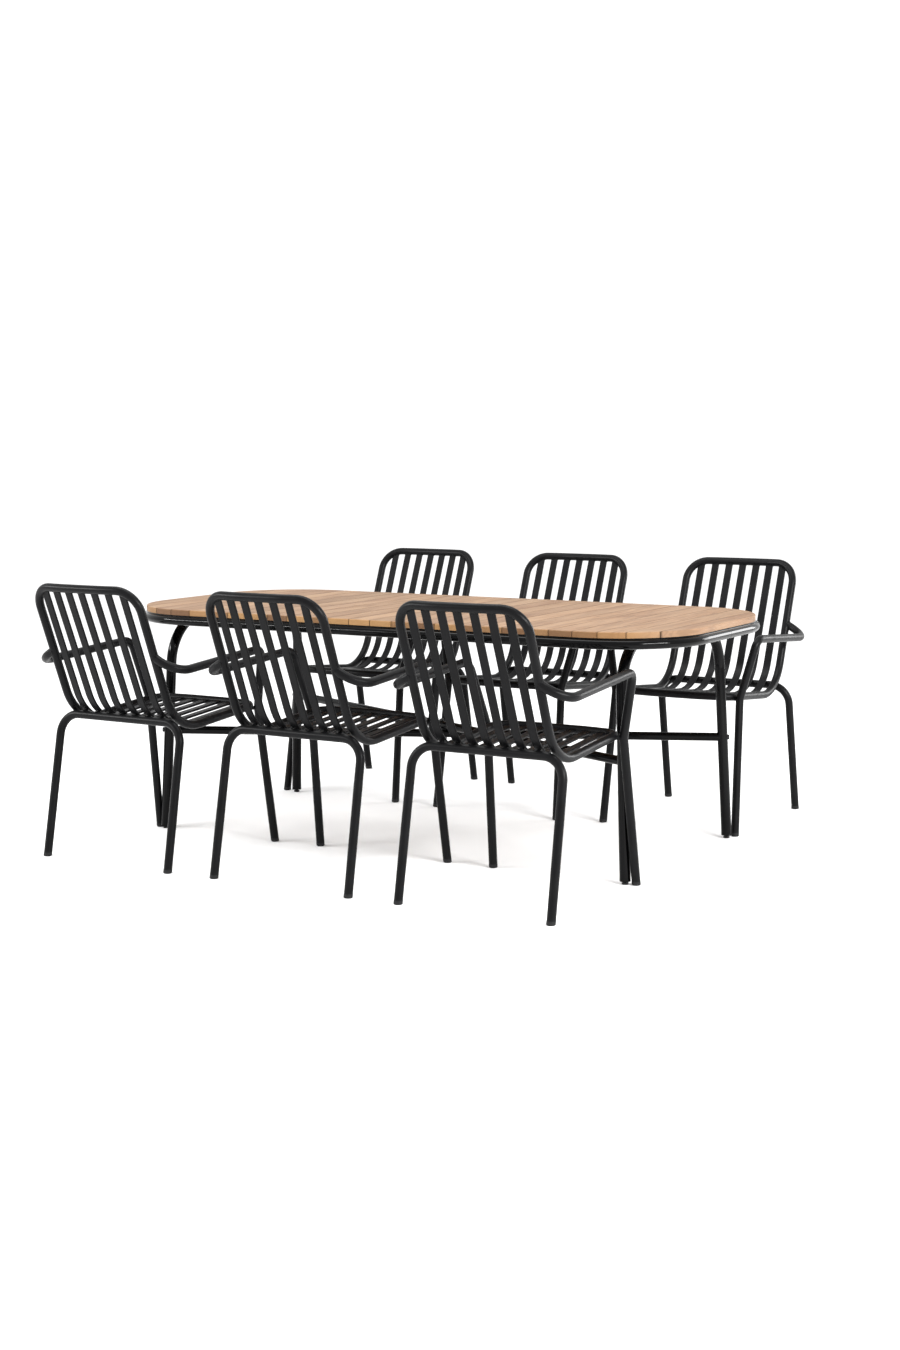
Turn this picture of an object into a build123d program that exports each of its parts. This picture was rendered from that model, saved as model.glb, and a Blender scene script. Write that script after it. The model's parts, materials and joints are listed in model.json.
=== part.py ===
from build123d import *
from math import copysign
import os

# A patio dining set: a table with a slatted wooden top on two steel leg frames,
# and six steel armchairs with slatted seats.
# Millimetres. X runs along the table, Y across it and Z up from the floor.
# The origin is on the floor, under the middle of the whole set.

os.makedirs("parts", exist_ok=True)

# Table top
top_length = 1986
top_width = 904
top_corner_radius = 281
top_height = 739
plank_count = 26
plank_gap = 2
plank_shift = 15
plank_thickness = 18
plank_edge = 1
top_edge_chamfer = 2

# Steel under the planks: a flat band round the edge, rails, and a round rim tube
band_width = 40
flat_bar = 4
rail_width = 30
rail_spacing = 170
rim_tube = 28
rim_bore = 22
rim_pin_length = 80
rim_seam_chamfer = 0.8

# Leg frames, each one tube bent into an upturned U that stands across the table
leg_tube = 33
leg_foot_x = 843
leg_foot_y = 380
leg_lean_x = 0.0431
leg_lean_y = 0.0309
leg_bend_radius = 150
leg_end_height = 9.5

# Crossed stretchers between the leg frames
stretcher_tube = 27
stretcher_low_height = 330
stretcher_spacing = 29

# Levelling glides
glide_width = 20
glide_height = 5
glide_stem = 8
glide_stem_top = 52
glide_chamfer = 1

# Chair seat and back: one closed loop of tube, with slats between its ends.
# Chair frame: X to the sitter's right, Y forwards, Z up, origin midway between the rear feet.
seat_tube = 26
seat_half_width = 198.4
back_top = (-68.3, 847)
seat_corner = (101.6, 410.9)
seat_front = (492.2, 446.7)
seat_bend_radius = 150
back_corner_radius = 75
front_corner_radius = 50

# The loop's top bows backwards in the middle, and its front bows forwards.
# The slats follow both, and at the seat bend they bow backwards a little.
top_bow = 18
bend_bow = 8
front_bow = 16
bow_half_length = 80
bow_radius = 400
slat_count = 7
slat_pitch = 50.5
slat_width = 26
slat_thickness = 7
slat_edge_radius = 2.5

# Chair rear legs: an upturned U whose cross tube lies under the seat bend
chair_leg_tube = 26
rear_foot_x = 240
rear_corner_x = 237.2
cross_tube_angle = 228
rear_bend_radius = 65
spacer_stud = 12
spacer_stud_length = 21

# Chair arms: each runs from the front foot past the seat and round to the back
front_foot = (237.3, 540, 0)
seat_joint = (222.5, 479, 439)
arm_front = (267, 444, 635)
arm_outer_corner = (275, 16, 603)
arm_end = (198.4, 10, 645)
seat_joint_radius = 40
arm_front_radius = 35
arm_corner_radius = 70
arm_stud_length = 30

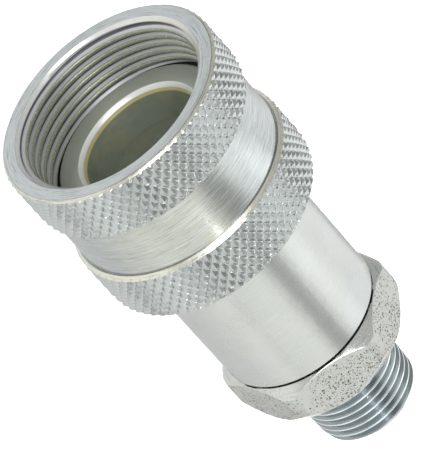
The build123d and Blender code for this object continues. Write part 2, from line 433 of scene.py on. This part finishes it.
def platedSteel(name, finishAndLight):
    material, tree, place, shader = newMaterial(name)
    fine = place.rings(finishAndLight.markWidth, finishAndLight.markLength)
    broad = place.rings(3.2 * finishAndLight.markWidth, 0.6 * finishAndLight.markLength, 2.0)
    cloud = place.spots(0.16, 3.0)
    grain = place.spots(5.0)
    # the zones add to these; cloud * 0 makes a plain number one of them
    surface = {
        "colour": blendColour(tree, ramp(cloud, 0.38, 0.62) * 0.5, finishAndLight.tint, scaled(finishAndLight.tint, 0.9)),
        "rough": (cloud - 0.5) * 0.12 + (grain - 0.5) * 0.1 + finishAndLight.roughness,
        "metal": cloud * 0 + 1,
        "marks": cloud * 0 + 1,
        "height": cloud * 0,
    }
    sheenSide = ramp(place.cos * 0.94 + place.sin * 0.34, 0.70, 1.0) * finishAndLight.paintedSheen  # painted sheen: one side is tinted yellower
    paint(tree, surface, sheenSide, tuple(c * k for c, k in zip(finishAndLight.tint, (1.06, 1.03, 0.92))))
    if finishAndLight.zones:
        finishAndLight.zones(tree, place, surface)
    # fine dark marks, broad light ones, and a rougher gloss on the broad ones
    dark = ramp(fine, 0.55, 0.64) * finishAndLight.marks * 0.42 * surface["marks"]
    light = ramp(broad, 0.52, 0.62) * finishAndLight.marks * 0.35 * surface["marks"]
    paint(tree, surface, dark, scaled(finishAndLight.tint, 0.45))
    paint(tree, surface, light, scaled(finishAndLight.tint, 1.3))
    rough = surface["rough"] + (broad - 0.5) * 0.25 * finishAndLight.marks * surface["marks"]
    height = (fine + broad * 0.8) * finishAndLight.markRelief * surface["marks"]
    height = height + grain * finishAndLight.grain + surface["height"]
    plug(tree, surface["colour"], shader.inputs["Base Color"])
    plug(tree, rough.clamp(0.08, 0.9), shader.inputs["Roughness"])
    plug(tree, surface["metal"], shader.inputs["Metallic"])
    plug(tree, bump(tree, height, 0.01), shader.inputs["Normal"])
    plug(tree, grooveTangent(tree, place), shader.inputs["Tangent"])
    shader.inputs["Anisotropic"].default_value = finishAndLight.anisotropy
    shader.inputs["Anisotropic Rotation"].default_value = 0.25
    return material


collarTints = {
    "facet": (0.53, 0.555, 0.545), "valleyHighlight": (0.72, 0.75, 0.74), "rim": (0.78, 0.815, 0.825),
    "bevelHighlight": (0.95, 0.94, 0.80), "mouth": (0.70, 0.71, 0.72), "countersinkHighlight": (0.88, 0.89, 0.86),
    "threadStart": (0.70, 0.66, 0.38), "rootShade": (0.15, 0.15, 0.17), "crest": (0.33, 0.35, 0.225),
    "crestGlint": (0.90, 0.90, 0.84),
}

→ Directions
Scan the records for the string "This". Copy each line in which it appears.

→ Right answer
Turn this picture of an object into a build123d program that exports each of its parts. This picture was rendered from that model, saved as model.glb, and a Blender scene script. Write that script after it. The model's parts, materials and joints are listed in model.json.
The build123d and Blender code for this object continues. Write part 2, from line 433 of scene.py on. This part finishes it.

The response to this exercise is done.